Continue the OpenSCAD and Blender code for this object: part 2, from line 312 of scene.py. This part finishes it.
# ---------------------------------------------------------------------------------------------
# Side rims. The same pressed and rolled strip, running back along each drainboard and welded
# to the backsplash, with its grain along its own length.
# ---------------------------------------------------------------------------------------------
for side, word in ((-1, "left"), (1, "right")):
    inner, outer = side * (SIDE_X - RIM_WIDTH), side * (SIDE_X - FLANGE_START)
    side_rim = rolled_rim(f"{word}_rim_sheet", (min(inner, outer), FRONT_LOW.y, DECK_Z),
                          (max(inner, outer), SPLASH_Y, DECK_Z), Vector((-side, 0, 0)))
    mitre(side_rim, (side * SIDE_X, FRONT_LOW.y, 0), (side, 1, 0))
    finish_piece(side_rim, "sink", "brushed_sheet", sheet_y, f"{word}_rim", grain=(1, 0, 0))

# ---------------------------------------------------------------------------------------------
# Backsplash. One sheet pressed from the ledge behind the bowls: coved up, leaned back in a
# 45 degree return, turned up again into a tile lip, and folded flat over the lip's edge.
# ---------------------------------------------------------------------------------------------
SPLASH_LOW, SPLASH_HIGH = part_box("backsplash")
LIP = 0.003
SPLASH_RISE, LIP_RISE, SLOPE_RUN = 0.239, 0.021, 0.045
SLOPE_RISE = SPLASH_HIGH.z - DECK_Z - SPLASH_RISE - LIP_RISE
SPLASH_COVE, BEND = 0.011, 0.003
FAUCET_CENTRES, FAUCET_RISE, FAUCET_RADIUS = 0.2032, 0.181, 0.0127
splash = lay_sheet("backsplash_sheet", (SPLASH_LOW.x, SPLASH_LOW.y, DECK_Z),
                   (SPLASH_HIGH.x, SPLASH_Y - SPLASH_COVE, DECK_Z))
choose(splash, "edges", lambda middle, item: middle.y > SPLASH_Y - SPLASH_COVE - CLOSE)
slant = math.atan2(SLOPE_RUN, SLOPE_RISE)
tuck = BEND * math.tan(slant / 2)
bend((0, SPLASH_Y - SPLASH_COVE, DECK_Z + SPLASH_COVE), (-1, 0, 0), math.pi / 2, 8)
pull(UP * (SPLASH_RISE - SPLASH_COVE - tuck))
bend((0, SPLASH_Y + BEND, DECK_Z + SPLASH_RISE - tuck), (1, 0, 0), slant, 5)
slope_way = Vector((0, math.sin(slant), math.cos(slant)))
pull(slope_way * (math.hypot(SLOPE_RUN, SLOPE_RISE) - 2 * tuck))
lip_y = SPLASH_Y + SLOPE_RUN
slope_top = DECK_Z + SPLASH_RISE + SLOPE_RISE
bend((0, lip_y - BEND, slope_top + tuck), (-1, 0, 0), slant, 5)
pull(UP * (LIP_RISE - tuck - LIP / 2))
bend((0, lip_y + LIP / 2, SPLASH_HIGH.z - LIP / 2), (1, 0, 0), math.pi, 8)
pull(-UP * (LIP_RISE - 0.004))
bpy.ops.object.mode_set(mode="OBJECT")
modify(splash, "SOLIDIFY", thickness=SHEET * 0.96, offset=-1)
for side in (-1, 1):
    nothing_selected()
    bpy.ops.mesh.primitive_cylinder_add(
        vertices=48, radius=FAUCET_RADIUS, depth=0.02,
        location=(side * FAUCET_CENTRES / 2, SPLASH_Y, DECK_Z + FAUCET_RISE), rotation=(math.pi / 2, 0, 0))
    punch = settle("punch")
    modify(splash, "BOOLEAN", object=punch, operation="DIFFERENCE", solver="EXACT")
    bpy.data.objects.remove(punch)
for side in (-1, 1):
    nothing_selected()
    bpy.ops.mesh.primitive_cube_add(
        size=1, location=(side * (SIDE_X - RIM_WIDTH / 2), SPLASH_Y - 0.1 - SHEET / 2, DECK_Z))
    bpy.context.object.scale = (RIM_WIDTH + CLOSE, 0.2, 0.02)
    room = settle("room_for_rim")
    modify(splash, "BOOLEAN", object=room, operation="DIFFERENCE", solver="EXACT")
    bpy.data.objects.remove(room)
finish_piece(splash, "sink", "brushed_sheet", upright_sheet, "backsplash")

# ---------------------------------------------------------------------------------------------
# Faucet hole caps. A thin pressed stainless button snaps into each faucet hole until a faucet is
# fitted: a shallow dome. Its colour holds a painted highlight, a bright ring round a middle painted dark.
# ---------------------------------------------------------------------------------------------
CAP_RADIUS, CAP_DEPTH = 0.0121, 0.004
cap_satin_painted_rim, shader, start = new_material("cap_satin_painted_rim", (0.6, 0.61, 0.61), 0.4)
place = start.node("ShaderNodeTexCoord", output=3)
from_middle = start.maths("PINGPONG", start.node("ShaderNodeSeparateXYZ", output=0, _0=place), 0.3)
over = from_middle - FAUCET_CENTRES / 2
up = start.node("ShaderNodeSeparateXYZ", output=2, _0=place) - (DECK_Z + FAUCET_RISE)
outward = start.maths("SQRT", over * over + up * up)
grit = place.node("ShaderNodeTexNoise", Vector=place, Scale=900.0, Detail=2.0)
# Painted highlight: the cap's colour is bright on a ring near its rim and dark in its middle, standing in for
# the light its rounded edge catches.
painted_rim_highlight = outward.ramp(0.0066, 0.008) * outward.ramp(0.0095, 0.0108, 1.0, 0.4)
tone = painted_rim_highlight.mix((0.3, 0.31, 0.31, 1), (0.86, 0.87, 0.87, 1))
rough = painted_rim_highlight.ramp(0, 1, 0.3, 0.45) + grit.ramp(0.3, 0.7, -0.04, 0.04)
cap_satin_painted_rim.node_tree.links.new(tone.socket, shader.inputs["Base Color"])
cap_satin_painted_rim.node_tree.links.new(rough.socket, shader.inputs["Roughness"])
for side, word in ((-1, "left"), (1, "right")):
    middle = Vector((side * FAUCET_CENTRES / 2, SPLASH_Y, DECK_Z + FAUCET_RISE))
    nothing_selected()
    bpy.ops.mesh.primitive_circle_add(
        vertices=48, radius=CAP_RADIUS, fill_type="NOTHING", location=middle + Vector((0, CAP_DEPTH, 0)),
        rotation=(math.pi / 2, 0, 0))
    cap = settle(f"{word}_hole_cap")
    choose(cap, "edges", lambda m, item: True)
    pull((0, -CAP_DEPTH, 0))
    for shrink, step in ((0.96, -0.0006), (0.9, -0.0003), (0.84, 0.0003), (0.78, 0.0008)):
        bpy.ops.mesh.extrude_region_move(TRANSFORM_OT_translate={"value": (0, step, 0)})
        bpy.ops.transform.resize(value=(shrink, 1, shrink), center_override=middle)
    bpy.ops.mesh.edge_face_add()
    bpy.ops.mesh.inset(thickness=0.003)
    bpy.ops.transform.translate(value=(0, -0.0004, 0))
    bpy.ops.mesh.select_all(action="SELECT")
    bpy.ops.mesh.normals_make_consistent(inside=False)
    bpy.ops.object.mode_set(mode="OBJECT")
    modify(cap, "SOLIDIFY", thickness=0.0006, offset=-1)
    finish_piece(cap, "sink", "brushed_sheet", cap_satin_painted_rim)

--

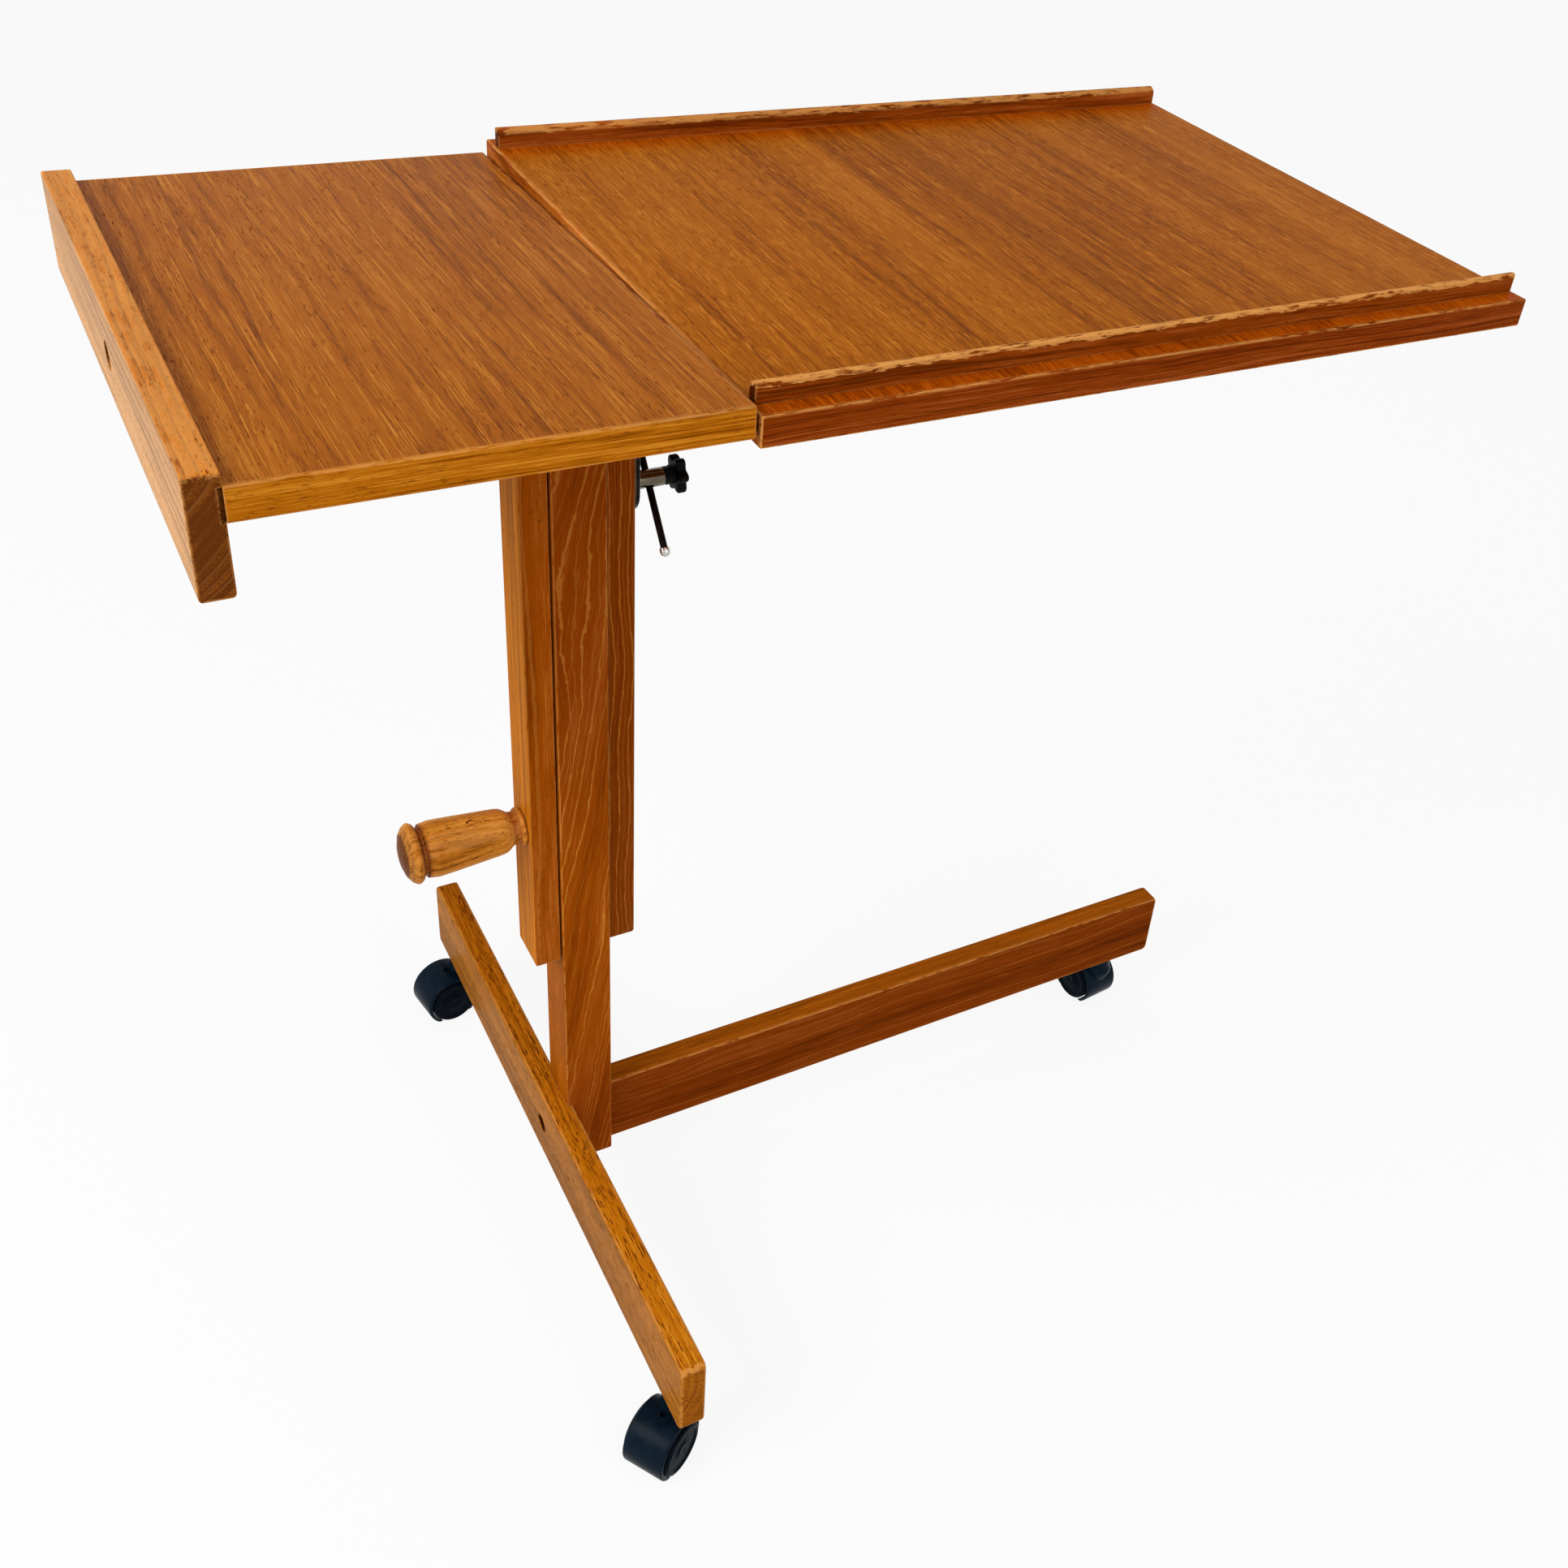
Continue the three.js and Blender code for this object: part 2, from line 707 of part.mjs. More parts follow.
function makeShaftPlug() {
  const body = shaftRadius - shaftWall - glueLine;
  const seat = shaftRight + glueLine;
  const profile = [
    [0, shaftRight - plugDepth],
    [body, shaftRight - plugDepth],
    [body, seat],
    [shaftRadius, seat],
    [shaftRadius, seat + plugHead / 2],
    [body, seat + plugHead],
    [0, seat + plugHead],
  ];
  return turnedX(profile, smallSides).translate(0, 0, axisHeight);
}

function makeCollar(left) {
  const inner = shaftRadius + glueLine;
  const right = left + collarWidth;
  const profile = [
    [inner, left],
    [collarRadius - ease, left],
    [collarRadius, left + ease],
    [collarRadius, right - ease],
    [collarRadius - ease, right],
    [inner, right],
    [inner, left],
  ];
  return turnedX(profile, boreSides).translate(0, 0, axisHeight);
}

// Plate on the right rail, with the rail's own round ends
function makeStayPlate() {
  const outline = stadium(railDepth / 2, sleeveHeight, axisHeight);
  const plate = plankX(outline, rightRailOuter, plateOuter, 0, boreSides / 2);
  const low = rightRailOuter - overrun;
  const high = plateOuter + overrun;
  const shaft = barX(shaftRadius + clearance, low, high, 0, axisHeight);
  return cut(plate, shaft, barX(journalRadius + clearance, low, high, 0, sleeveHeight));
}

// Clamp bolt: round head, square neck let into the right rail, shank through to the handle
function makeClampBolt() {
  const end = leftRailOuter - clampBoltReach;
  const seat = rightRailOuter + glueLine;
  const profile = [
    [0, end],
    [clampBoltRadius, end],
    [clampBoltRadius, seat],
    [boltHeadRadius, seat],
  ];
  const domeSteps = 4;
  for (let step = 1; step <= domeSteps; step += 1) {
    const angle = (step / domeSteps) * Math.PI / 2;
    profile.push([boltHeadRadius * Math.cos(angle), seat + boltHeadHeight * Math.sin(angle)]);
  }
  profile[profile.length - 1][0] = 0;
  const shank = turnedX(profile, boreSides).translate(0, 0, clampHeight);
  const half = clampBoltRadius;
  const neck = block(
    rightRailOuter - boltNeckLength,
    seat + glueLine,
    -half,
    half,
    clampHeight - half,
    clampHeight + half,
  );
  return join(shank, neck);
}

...

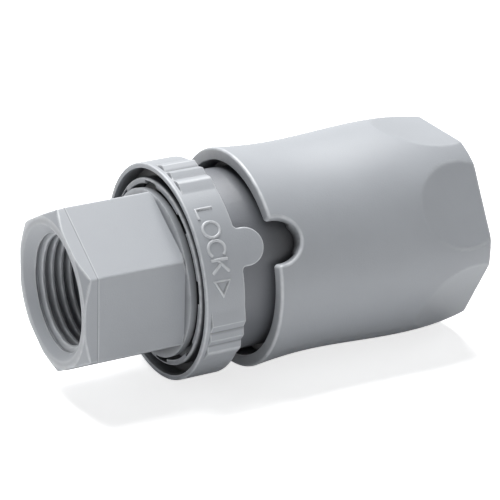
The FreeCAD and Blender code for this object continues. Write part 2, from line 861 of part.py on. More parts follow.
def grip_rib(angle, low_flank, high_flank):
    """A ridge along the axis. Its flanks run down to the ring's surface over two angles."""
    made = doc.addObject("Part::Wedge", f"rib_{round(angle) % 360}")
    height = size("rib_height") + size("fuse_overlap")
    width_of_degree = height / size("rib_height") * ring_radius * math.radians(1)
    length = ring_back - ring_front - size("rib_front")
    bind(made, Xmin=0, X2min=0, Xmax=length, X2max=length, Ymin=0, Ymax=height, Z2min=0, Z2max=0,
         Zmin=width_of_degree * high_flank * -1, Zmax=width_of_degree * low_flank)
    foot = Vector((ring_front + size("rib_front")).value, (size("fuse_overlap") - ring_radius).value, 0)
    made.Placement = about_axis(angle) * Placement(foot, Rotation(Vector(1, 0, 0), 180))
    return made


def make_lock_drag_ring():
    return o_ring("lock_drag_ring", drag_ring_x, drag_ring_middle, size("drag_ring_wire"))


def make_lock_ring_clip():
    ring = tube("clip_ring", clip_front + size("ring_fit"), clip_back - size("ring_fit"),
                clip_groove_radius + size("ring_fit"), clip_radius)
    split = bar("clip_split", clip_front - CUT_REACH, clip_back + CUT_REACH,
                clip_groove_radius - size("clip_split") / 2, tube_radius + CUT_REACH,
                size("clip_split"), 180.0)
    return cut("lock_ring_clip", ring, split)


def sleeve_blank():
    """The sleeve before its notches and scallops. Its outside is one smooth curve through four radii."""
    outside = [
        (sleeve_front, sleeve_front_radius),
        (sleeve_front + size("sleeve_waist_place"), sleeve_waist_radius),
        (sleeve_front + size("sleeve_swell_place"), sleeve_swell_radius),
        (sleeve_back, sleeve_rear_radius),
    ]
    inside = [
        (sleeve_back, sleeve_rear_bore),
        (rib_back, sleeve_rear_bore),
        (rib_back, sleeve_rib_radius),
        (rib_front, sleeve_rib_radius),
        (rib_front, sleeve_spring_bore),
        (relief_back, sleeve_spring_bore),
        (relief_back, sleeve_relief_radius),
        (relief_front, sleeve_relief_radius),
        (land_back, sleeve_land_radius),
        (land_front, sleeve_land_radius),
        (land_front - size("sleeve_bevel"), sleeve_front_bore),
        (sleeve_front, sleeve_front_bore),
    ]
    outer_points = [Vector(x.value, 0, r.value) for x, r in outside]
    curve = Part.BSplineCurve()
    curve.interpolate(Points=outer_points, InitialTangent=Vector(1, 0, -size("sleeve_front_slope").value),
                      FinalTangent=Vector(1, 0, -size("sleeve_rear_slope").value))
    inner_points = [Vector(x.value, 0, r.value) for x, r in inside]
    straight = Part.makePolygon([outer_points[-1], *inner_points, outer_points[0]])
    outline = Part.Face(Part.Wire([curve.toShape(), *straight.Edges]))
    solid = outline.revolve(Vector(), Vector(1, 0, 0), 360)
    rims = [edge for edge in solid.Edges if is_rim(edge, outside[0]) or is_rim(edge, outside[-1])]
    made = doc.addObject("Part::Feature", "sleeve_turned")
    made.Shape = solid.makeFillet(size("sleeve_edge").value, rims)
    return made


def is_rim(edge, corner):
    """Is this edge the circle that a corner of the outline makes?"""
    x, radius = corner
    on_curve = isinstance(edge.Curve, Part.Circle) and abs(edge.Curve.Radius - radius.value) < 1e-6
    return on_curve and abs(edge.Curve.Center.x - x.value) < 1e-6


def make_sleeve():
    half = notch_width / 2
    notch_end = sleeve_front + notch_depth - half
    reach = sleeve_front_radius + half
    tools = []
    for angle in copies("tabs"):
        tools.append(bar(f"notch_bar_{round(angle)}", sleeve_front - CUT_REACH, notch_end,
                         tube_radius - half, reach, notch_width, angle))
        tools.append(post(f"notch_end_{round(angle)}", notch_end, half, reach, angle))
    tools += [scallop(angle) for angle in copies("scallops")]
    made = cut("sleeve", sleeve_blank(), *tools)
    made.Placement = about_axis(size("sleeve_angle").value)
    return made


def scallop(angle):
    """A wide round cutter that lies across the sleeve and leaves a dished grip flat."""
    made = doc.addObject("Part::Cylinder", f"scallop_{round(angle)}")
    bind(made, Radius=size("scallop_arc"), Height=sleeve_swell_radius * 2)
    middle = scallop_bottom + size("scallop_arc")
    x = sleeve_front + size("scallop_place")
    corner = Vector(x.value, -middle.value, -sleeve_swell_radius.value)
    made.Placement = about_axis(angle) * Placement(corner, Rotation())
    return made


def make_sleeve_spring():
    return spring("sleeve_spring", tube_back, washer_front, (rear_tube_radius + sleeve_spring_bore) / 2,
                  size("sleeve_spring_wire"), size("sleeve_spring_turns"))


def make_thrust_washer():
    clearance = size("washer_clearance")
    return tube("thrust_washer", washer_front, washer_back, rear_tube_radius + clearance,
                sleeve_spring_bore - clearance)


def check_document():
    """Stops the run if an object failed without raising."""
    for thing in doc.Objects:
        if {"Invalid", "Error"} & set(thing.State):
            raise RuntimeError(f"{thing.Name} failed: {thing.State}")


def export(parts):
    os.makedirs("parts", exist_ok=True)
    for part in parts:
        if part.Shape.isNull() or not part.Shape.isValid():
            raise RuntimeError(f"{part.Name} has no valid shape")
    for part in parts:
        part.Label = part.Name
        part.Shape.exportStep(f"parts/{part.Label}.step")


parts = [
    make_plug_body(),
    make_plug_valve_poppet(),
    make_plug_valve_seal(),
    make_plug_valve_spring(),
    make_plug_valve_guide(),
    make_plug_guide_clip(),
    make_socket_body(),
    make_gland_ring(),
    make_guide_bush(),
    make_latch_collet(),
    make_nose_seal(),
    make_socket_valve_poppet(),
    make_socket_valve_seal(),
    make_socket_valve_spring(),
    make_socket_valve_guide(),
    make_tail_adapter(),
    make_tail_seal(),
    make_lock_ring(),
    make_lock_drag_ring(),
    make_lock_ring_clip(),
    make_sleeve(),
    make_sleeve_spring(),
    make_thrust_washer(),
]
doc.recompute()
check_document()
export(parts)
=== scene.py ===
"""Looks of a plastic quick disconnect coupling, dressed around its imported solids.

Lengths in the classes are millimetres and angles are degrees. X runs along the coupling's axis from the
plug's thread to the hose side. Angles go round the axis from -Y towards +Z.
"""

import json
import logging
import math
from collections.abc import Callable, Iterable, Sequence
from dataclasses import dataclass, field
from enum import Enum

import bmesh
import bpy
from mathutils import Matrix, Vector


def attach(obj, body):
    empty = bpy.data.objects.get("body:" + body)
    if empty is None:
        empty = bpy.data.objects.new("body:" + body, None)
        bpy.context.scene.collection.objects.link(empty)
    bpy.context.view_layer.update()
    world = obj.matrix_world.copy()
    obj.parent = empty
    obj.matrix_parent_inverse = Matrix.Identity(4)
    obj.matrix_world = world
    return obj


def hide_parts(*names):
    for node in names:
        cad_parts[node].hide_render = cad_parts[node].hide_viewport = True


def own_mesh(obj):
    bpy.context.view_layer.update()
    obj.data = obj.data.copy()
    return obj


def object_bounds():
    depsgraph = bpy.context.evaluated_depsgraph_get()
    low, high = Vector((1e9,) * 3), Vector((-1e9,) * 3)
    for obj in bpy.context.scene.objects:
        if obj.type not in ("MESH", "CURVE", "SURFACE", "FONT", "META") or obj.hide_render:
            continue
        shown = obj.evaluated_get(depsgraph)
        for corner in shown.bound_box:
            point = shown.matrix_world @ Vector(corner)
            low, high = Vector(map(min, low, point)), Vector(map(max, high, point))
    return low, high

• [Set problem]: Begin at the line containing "world = obj.matrix_world.copy()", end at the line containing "for node in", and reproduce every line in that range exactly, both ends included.

• [Full output]:
    world = obj.matrix_world.copy()
    obj.parent = empty
    obj.matrix_parent_inverse = Matrix.Identity(4)
    obj.matrix_world = world
    return obj


def hide_parts(*names):
    for node in names:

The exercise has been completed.